Maharam in the Pacific Design Center 10.14

Maharam’s new showroom in the Pacific Designer Center—Los Angeles’s premier source for interior design—joins its freestanding showroom on Melrose Avenue as the company’s second location in Los Angeles. The 1,000 square-foot space was designed by architect Neil Logan in collaboration with conceptual artist Liam Gillick.

Logan conceived of the space as a “lightbox” presented with a luminous glass exterior, extensive white surfaces, and a poured seamless floor in neutral gray. In contrast to its surroundings, the showroom is decidedly minimal and its contents have been deliberately arranged so that certain features are only revealed upon entering.

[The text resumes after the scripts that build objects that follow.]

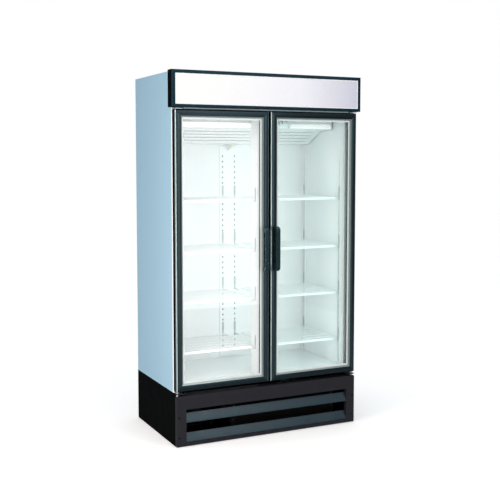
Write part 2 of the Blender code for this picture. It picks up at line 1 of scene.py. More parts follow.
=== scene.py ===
"""Looks for the glass door merchandiser: its cabinet, two hinged glass doors, lit sign box, wire shelves,
refrigeration unit and louvred base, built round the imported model.

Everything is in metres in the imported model's frame: +X to the viewer's right, +Y to the rear, +Z up.
"""

import math

import bmesh
import bpy
from mathutils import Matrix, Vector


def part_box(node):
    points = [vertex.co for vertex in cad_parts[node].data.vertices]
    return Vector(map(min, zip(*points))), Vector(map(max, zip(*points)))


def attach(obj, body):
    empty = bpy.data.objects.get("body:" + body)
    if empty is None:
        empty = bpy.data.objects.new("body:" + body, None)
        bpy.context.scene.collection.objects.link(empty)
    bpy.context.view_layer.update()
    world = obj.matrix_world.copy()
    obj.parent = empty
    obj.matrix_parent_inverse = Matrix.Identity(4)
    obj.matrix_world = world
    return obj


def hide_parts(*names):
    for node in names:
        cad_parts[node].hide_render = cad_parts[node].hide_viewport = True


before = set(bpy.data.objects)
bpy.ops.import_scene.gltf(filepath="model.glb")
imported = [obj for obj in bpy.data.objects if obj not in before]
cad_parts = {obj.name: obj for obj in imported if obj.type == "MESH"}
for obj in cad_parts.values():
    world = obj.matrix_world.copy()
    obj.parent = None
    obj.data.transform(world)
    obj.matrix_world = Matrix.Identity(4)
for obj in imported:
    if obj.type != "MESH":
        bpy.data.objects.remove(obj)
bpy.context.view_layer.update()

SIDES = (("left", -1), ("right", 1))
GAP = 0.0003            # left between pieces that meet

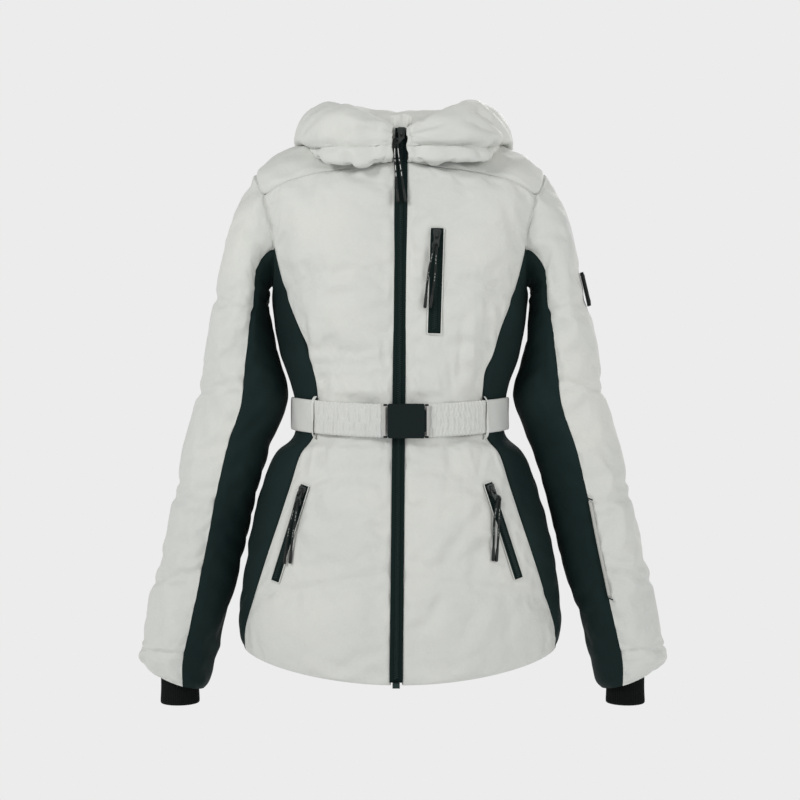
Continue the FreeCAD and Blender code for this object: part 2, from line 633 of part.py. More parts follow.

Gillick created two installations of wall-mounted fins: rhythmic interventions of evenly spaced, ten-foot-high slats in gray and terracotta powder-coated finishes. The fins reference architectural shading systems like Le Corbusier’s concrete brise soleils and evoke the spatial dimensions of a building’s exterior.

As with Maharam’s showroom in New York’s D&D Building, the central feature of the showroom is a 30-foot long white partitioned table that displays the textiles in an evolving Mondrian-like field of color, pattern and texture. A carefully arranged rotation of thirty large textile panels creates a monolithic backdrop of tactile focus.

The Maharam Digital Project, Orange_Lemon_Chex, by New York-based collaborative duo, Guyton\Walker, covers the left wall of the gallery-like space. Drawing on the legacy of pop art, the wall installation boasts large citrus fruits against a black-and-white checkerboard.